The morning was clear as we resumed the ridge walk along the fence, traversing the minor tops of Mid Rig and Bell Craig to the cairn on Andrewhinney Hill. By this time the moisture was rising and mist was closing in on the high tops from the West, but we stayed in the clear for the remaining minor tops to Herman Law, our descent point from the ridge. The fence leads steeply down towards the A708 and we left it to follow a rough narrow ride through the plantation to gain the road. The sun was starting to burn off the mist as we followed the almost deserted road down to the car park at the foot of Grey Mare's Tail.

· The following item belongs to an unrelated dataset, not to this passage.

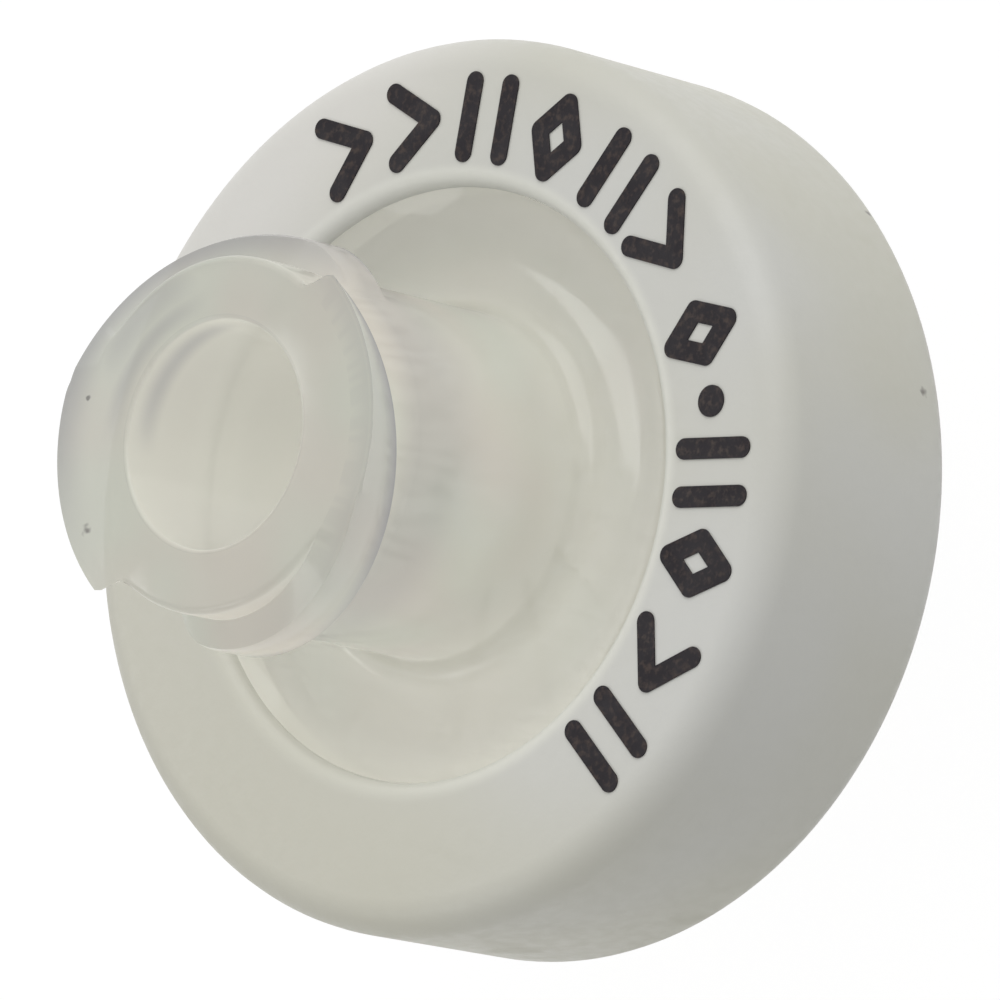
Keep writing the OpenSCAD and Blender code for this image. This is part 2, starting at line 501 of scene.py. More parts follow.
class Arc(Effect):
    """A soft arc round the flow axis, strongest towards one side."""

    title = "arc"
    entries = {"Radius": 0.001, "Width": 0.0002, "Towards": (1.0, 0.0, 0.0), "Spread": 0.3,
               "Lowest": 0.0}
    results = ("Mask",)

    def wire(self, nodes: ShaderNodes, entries: bpy.types.Node, results: bpy.types.Node) -> None:
        """Multiplies a band round the axis, a share of the turn and a lowest height.

        Args:
            nodes: The group's nodes.
            entries: Node that gives the group's entries.
            results: Node that takes the group's results.
        """
        radius = nodes.from_axis()
        off = nodes.apart(radius, entries.outputs["Radius"])
        band = nodes.ramp(nodes.maths("DIVIDE", off, entries.outputs["Width"]), 0.0, 1.0, 1.0, 0.0)
        turned_to = nodes.maths("DIVIDE", nodes.along(entries.outputs["Towards"]), radius)
        share = nodes.ramp(turned_to, entries.outputs["Spread"], 1.0)
        high = nodes.maths("GREATER_THAN", nodes.height(), entries.outputs["Lowest"])
        nodes.feed(results.inputs["Mask"], nodes.times(band, share, high))


# ---- finishes ----------------------------------------------------------------------


@dataclass(frozen=True)
class Grain:
    """One dark grain of dirt on a piece.

    Attributes:
        centre: Where it lies, in millimetres.
        radius: Its radius, in millimetres.
    """

    centre: Triple
    radius: float


@dataclass(frozen=True)
class Shade:
    """One soft arc of painted shade in the clear plastic, where an edge bends the light away.

    Attributes:
        radius: Distance of its middle from the axis, in millimetres.
        width: Distance from its middle to its edges, in millimetres.
        towards: Side on which it is strongest, in degrees from +X.
        reach: Angle from there to its ends, in degrees.
        lowest: Height above which it lies, in millimetres.
        depth: Share of the shade's colour at its middle.
    """

    radius: float
    width: float
    towards: float
    reach: float
    lowest: float
    depth: float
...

There is a short tourist path that enters the valley on the W of Tail Burn but is fenced off well before the fall. The main route is a pitched path that climbs on the E side with an overall view of the fall, and a well trodden path continues closely alongside the burn. This is a delightful walk that meanders among heather clad moraines with the hills looming beyond until the loch finally bursts into view, a splendid sight flanked by Lochcraig Head and Mid Craig.
A short way along the eastern shore, a thin path ascends R and picks its way through the damp peat and heather to the fence, then undulates through the hummocky ground near a wall avoiding the horrendous bogs, though there are still a couple of short crossings requiring some ingenuity. Eventually we reached easy grass and made the steep climb to Lochraig Head which gave a fine aerial view of the Loch. At the next bealach we collected excellent water at a spring and climbed to Firthybrig Head and a welcome long almost flat section with spacious views. At the minor rise of Firthhope Rig we turned L for the final short walk to the deserted flat top of White Coomb, marked by a cairn. The wind had picked up considerably and we retraced our steps to a flat area of soft grass by a small pool.
It was another clear morning but with a stiff cold wind, and the moon was still casting its silvery glow on the tent while Orion was rising in the eastern sky. Returning to Firthhope Rig, the fence marches on and descends to a bealach at Rotten Bottom, and pretty rotten it is really, with extensive peat hags and another bit of standing water bog to be negotiated, although such spots have a certain wild and perverse attraction to us!. Easy dry ground resumes as the fence continues westwards to Hartfell Rig: we found it better to follow the fence rather than straighten the line as there is a bit of a track to follow and the views are extensive to the N over Fruid reservoir, while the cliffs of Black Hope ahead enticed us on. Finally the trig point on the flat top of Hart Fell comes into view.
On the descent via the colourfully named Hass o' the Red Roads we detoured to the edge of the cliffs for a good view into Black Hope with the prominent twin tops of Saddle Yoke on the far side, which looks like a fine route up for a future trip. The next top Falcon Craig gives an even better view and we lingered here a while in the now warm sunshine enjoying the clear extensive views.
The fence SW traverses Swatte Fell and the flat Nuberry Moss, rather tussocky and wet but with a faint tractor track to help a little, but becoming arduous and difficult approaching Greygill Head. Here we descended near the edge of the forest to the good forestry track in the valley. The track gives an easy march to the road head at Archbank which leads directly back to the eastern end of Moffat.